Figure 2: Inflation slowing

CPI inflation (month over month, %)

Price pressures remain

Sources: Bureau of Labor Statistics, WTIA. Historical data through January 2023.

Core narrative

The positive start to the year for equities is encouraging, but we remain cautious. Many of the market swings come from signals one way or the other about inflation, which in turn drive expectations for Fed policy. Encouraging inflation signals in January helped to boost equities but a souring picture in February is boosting rate expectations and large-cap stocks have flatlined. We expect inflation to slow but are cognizant it could break either way. Even slowing inflation may not be at a rate quick enough to calm the nerves of the FOMC.

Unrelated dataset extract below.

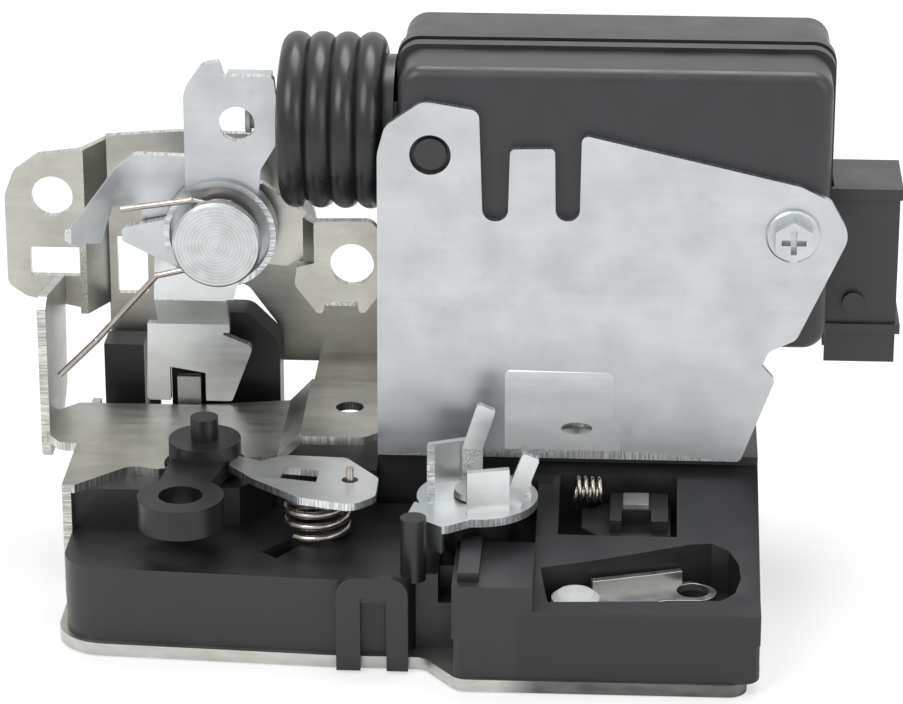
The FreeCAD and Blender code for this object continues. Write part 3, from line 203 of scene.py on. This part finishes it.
def housing_finish():
    """The body's plastic, with painted shade that darkens the floors of the sunk places, which are also
    rougher.
    """
    color, painted_recess_shade = (0.0115, 0.0115, 0.013), (0.0016, 0.0016, 0.0018)
    finish = moulded("plastic_housing", color, 0.36, 0.2, 0.5)
    x, y, z = finish.along()
    # Mask of the sunk places: right of x 11 mm, behind the front and below the deck. It carries painted shade
    # that darkens their floors.
    right = finish.spread(x, 11 * MM, 12 * MM)
    behind_front = finish.spread(y, -31.5 * MM, -30.5 * MM)
    below_deck = finish.spread(z, 12.2 * MM, 13.4 * MM, 1.0, 0.0)
    sunk = right * behind_front * below_deck
    sheen = finish.noise(5 * MM, 3)
    plain = finish.mix(finish.spread(sheen, 0.3, 0.7), shade(color, 0.85), shade(color, 1.15))
    # Painted shade: the sunk places take a near-black colour.
    finish.set(base_color=finish.mix(sunk, plain, painted_recess_shade))
    finish.set(roughness=0.3 + sheen * 0.16 + sunk * 0.22)
    return finish


def plate_finish():
    """Edge of the face plate: smooth rolled steel, duller along its right half."""
    finish = Finish("plate_edge", metallic=1.0, roughness=0.34)
    x = finish.along()[0]
    cloud = finish.noise(1.4 * MM, 3, finish.stretched((0.3, 1, 1)))
    tone = finish.spread(cloud, 0.3, 0.7)
    bright = finish.mix(tone, (0.48, 0.475, 0.45), (0.6, 0.595, 0.57))
    dull = finish.mix(tone, (0.1, 0.1, 0.095), (0.17, 0.17, 0.16))
    right = finish.spread(x + cloud * 3 * MM, 10 * MM, 16 * MM)
    finish.set(base_color=finish.mix(right, bright, dull))
    return finish.bump(cloud, 0.2, 0.02 * MM)


def turned_finish():
    """Turned head of the stud: fine rings of the tool about its axis."""
    finish = Finish("steel_rings", metallic=1.0)
    centred = finish.node("Mapping", {}, {0: finish.place, "Location": (37.4 * MM, 0, -56 * MM)})
    turning = {"wave_type": "RINGS", "rings_direction": "Y"}
    rings = finish.node("TexWave", turning, {"Vector": centred, "Scale": 560, "Distortion": 0.6, "Detail": 2})
    stain = finish.noise(2.2 * MM, 4)
    tone = finish.spread(rings * 0.22 + stain * 0.78, 0.25, 0.75)
    finish.set(base_color=finish.mix(tone, (0.4, 0.41, 0.41), (0.56, 0.58, 0.59)))
    finish.set(roughness=finish.spread(tone, 0, 1, 0.42, 0.28))
    return finish.bump(rings, 0.12, 0.02 * MM)


def rubber_finish():
    """Rubber of the bellows: nearly black under a thin glossy film."""
    finish = Finish("rubber_black", specular_ior_level=0.42)
    film = finish.noise(3 * MM, 4)
    finish.set(base_color=finish.mix(film, (0.006, 0.006, 0.007), (0.016, 0.016, 0.018)))
    finish.set(roughness=finish.spread(film, 0.3, 0.7, 0.24, 0.4))
    return finish.bump(finish.noise(0.4 * MM, 2), 0.15, 0.02 * MM)


def wire_finish():
    """Drawn spring wire, browned here and there by its tempering."""
    finish = Finish("wire_drawn", metallic=1.0)
    heat = finish.noise(2.2 * MM, 3)
    finish.set(base_color=finish.mix(heat, (0.30, 0.27, 0.235), (0.50, 0.47, 0.43)))
    finish.set(roughness=finish.spread(heat, 0.3, 0.7, 0.2, 0.34))
    return finish.bump(finish.noise(0.12 * MM, 2), 0.2, 0.01 * MM)


def steel_finish(name="steel_plain", color=(0.42, 0.42, 0.41), rough=0.36):
    """Plain metal with soft stains."""
    finish = Finish(name, metallic=1.0)
    stain = finish.noise(2.4 * MM, 5)
    finish.set(base_color=finish.mix(stain, shade(color, 0.7), shade(color, 1.2)))
    finish.set(roughness=finish.spread(stain, 0.3, 0.7, rough - 0.08, rough + 0.1))
    return finish.bump(finish.noise(0.18 * MM, 2), 0.25, 0.02 * MM)


def nylon_finish():
    """Pale nylon, slightly milky."""
    finish = Finish("nylon_white", subsurface_weight=0.15)
    finish.surface.inputs["Subsurface Radius"].default_value = (0.0006, 0.0006, 0.0006)
    cloud = finish.noise(1.6 * MM, 4)
    finish.set(base_color=finish.mix(cloud, (0.36, 0.37, 0.37), (0.52, 0.53, 0.53)))
    finish.set(roughness=finish.spread(cloud, 0.3, 0.7, 0.4, 0.55))
    return finish.bump(finish.noise(0.35 * MM, 3), 0.3, 0.03 * MM)


BRIGHT = (0.49, 0.51, 0.52)
OLIVE = (0.46, 0.455, 0.42)
finishes = {
    "bright_zinc": zinc("zinc_bright", BRIGHT, 0.36, 0.13, 0.18),
    "pale_zinc": zinc("zinc_pale", (0.66, 0.68, 0.68), 0.34, 0.1, 0.2),
    "olive_zinc": zinc("zinc_olive", OLIVE, 0.36, 0.2, 0.35),
    "bare_steel": steel_finish(),
    "turned_steel": turned_finish(),
    "spring_wire": wire_finish(),
    "black_plastic": moulded("plastic_black", (0.0105, 0.0105, 0.012), 0.36, 0.2, 0.38),
    "grey_plastic": moulded("plastic_grey", (0.019, 0.0188, 0.0215), 0.4, 0.26, 0.5),
    "housing_plastic": housing_finish(),
    "plate_edge": plate_finish(),
    "rubber": rubber_finish(),
    "white_nylon": nylon_finish(),
    "tinned_brass": steel_finish("brass_tinned", (0.62, 0.57, 0.46), 0.3),
}
edges = [cut_edge("cut_edge_" + axis, (0.52, 0.515, 0.49), axis) for axis in "xyz"]
bright_edges = [cut_edge("bright_edge_" + axis, (0.58, 0.6, 0.61), axis) for axis in "xyz"]

# ---------------------------------------------------------------- pieces


SHARP_DEGREES = 32
BROKEN_DEGREES = 35
THICKNESS_SLACK = 1.15
CRANK_FOLD_Z = 62 * MM
AXES = [Vector((1, 0, 0)), Vector((0, 1, 0)), Vector((0, 0, 1))]
# nodes whose finish differs from the plain one of their slot
FACE_OF = {
    "link_plate": "pale_zinc",
    "key_crank": "pale_zinc",
    "release_lever": "pale_zinc",
    "latch_housing": "housing_plastic",
}


def copy_of(node):
    """A merged copy of a solid's mesh."""
    work = bmesh.new()
    work.from_mesh(nodes[node].data)
    bmesh.ops.remove_doubles(work, verts=work.verts, dist=0.002 * MM)
    return work


def mark_sharp(work):
    """Marks the sharp edges, so that flat faces stay flat."""
    for edge in work.edges:
        if len(edge.link_faces) == 2:
            edge.smooth = edge.calc_face_angle(0) < math.radians(SHARP_DEGREES)


def put_on(node, work, edge_finishes, bevel, rides=True):
    """Makes the copy a piece that stands for its solid, with its edges softly broken."""
    mark_sharp(work)
    name = node + "_skin"
    mesh = bpy.data.meshes.new(name)
    work.to_mesh(mesh)
    work.free()
    piece = bpy.data.objects.new(name, mesh)
    bpy.context.scene.collection.objects.link(piece)
    face_finish = finishes[FACE_OF.get(node, slot_of[node])]
    for finish in [face_finish] + edge_finishes:
        mesh.materials.append(finish.material)
    if bevel:
        broken = piece.modifiers.new("broken_edges", "BEVEL")
        broken.width = bevel * MM
        broken.segments = 2
        broken.limit_method = "ANGLE"
        broken.angle_limit = math.radians(BROKEN_DEGREES)
        broken.use_clamp_overlap = True
        broken.harden_normals = True
    for face in mesh.polygons:
        face.use_smooth = True
    if rides:
        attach(piece, body_of[node])
    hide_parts(node)
    return piece


def reach(tree, start, direction):
    """How far the metal goes on from a point in a direction."""
    hit = tree.ray_cast(start + direction * 0.002 * MM, direction)
    return 1.0 if hit[3] is None else hit[3]


def cut_axis(tree, node, face, thick):
    """The axis across the sheet if the face is a cut edge, and otherwise None."""
    centre = face.calc_center_median()
    if reach(tree, centre, -face.normal) <= thick * THICKNESS_SLACK:
        return None
    if node == "lock_crank" and centre.z > CRANK_FOLD_Z and face.normal.y < -0.5:
        return None
    inside = centre - face.normal * thick * 0.3
    spans = [reach(tree, inside, axis) + reach(tree, inside, -axis) for axis in AXES]
    axis = spans.index(min(spans))
    places = [vert.co[axis] for vert in face.verts]
    return axis if max(places) - min(places) < thick * THICKNESS_SLACK else None


def dress_sheets():
    """Sheet metal: its cut edges get the ridges of the shear."""
    for node, thick, edge_set in (
        ("frame_plate", 1.4, edges),
        ("face_plate", 2.0, [finishes["plate_edge"]] * 3),
        ("outside_lever", 1.6, edges),
        ("toggle_lever", 1.2, edges),
        ("bracket_plate", 1.5, bright_edges),
        ("lock_crank", 1.6, bright_edges),
        ("inside_lever", 1.6, bright_edges),
        ("release_lever", 1.6, bright_edges),
        ("link_plate", 1.2, bright_edges),
        ("key_crank", 1.3, bright_edges),
        ("pawl", 1.5, bright_edges),
    ):
        work = copy_of(node)
        tree = BVHTree.FromBMesh(work)
        for face in work.faces:
            axis = cut_axis(tree, node, face, thick * MM)
            if axis is not None:
                face.material_index = 1 + axis
        put_on(node, work, edge_set, 0.12)


def dress_solids():
    """Mouldings and turned pieces: softly broken edges."""
    for node, bevel in (
        ("latch_housing", 0.25),
        ("actuator_case", 0.5),
        ("actuator_cover", 0.5),
        ("connector_shroud", 0.3),
        ("ring_lever", 0.35),
        ("locking_slide", 0.2),
        ("slide_clip", 0.1),
        ("toggle_rivet", 0.3),
        ("bracket_screw", 0.2),
        ("plunger", 0.2),
        ("striker_bumper", 0.4),
        ("fork", 0.3),
        ("pivot_stud", 0.3),
    ):
        put_on(node, copy_of(node), [], bevel)


def dress_springs():
    """Springs on their solids: the detent spring with its place baked into its mesh and no body, the slide
    spring with a mesh of its own.
    """
    detent = put_on("detent_spring", copy_of("detent_spring"), [], 0, False)
    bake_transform(detent)
    pressed = put_on("slide_spring", copy_of("slide_spring"), [], 0)
    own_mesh(pressed)


def finish_solids():
    """The solids that stay get the finish of their slot."""
    for name, node in nodes.items():
        if not node.hide_render:
            node.data.materials.clear()
            node.data.materials.append(finishes[slot_of[name]].material)
            for face in node.data.polygons:
                face.material_index = 0


dress_sheets()
dress_solids()
dress_springs()
finish_solids()

# ---------------------------------------------------------------- set and camera


def soft_light(name, place, aim, size, power):
    lamp = bpy.data.lights.new(name, "AREA")
    lamp.shape = "RECTANGLE"
    lamp.size, lamp.size_y = size
    lamp.energy = power
    light = bpy.data.objects.new(name, lamp)
    bpy.context.scene.collection.objects.link(light)
    light.location = place
    light.rotation_euler = (Vector(aim) - Vector(place)).to_track_quat("-Z", "Y").to_euler()
    return light


def make_set():
    """Pale floor, white surroundings and soft studio lamps."""
    floor = bmesh.new()
    bmesh.ops.create_grid(floor, x_segments=1, y_segments=1, size=3)
    mesh = bpy.data.meshes.new("floor")
    floor.to_mesh(mesh)
    floor.free()
    plane = bpy.data.objects.new("floor", mesh)
    bpy.context.scene.collection.objects.link(plane)
    plane.location = (0, 0, -0.0002)
    paper = Finish("paper_white", base_color=(0.86, 0.86, 0.86, 1), roughness=0.9)
    output = paper.tree.nodes["Material Output"]
    glow = paper.tree.nodes.new("ShaderNodeEmission")
    blend = paper.tree.nodes.new("ShaderNodeMixShader")
    path = paper.node("LightPath", out="Is Camera Ray")
    paper.tree.links.new((path * 0.62).socket, blend.inputs[0])
    paper.tree.links.new(paper.surface.outputs[0], blend.inputs[1])
    paper.tree.links.new(glow.outputs[0], blend.inputs[2])
    paper.tree.links.new(blend.outputs[0], output.inputs[0])
    mesh.materials.append(paper.material)

    world = bpy.data.worlds.new("studio")
    bpy.context.scene.world = world
    world.use_nodes = True
    tree = world.node_tree
    tree.nodes.clear()
    seen, back = tree.nodes.new("ShaderNodeBackground"), tree.nodes.new("ShaderNodeBackground")
    back.inputs["Color"].default_value = (1, 1, 1, 1)
    back.inputs["Strength"].default_value = 0.55
    seen.inputs["Strength"].default_value = 1.0
    seen.inputs["Color"].default_value = (1, 1, 1, 1)
    rays = tree.nodes.new("ShaderNodeLightPath")
    either = tree.nodes.new("ShaderNodeMath")
    either.operation = "MAXIMUM"
    tree.links.new(rays.outputs["Is Camera Ray"], either.inputs[0])
    tree.links.new(rays.outputs["Is Glossy Ray"], either.inputs[1])
    every = tree.nodes.new("ShaderNodeMath")
    every.operation = "MAXIMUM"
    tree.links.new(either.outputs[0], every.inputs[0])
    tree.links.new(rays.outputs["Is Transmission Ray"], every.inputs[1])
    mixed, output = tree.nodes.new("ShaderNodeMixShader"), tree.nodes.new("ShaderNodeOutputWorld")
    tree.links.new(every.outputs[0], mixed.inputs[0])
    tree.links.new(back.outputs[0], mixed.inputs[1])
    tree.links.new(seen.outputs[0], mixed.inputs[2])
    tree.links.new(mixed.outputs[0], output.inputs[0])

    soft_light("key_softbox", (-0.45, -0.55, 0.75), (0, 0, 0.04), (0.5, 0.5), 5)
    soft_light("fill_softbox", (0.6, -0.5, 0.35), (0, 0, 0.04), (0.4, 0.5), 1.6)
    soft_light("top_softbox", (0.1, 0.25, 0.9), (0, 0, 0.04), (0.7, 0.5), 7)


def make_camera():
    """The photograph's view: 21.5 degrees down, 3 degrees to the right."""
    data = bpy.data.cameras.new("view")
    data.sensor_width = 36
    data.lens = 154.33
    data.clip_start = 0.01
    camera = bpy.data.objects.new("view", data)
    bpy.context.scene.collection.objects.link(camera)
    camera.location = (0.029217, -0.557486, 0.262655)
    aim = Vector((0, 0, 0.042754)) - camera.location
    camera.rotation_euler = aim.to_track_quat("-Z", "Y").to_euler()
    bpy.context.scene.camera = camera


make_set()
make_camera()
bpy.context.scene.view_settings.view_transform = "Standard"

We place a 55% probability on a mild recession in 2023 and a 40% chance of a soft landing, with the balance allotted to a small chance of a severe recession. Although we expect a continued sharp slowdown in inflation, we expect it to settle in above the Fed’s target over a multi-year period. We maintain a neutral weight on U.S. equities and emerging markets equities with a slight underweight to developed international markets, relative to our long-term benchmarks. We also have a slight overweight to cash, which we look to deploy as our views evolve.


Basis points refers to a common unit of measure for interest rates and other percentages in finance. One basis point is equal to 1/100th of 1%, or 0.01%, or 0.0001, and is used to denote the percentage change in a financial instrument.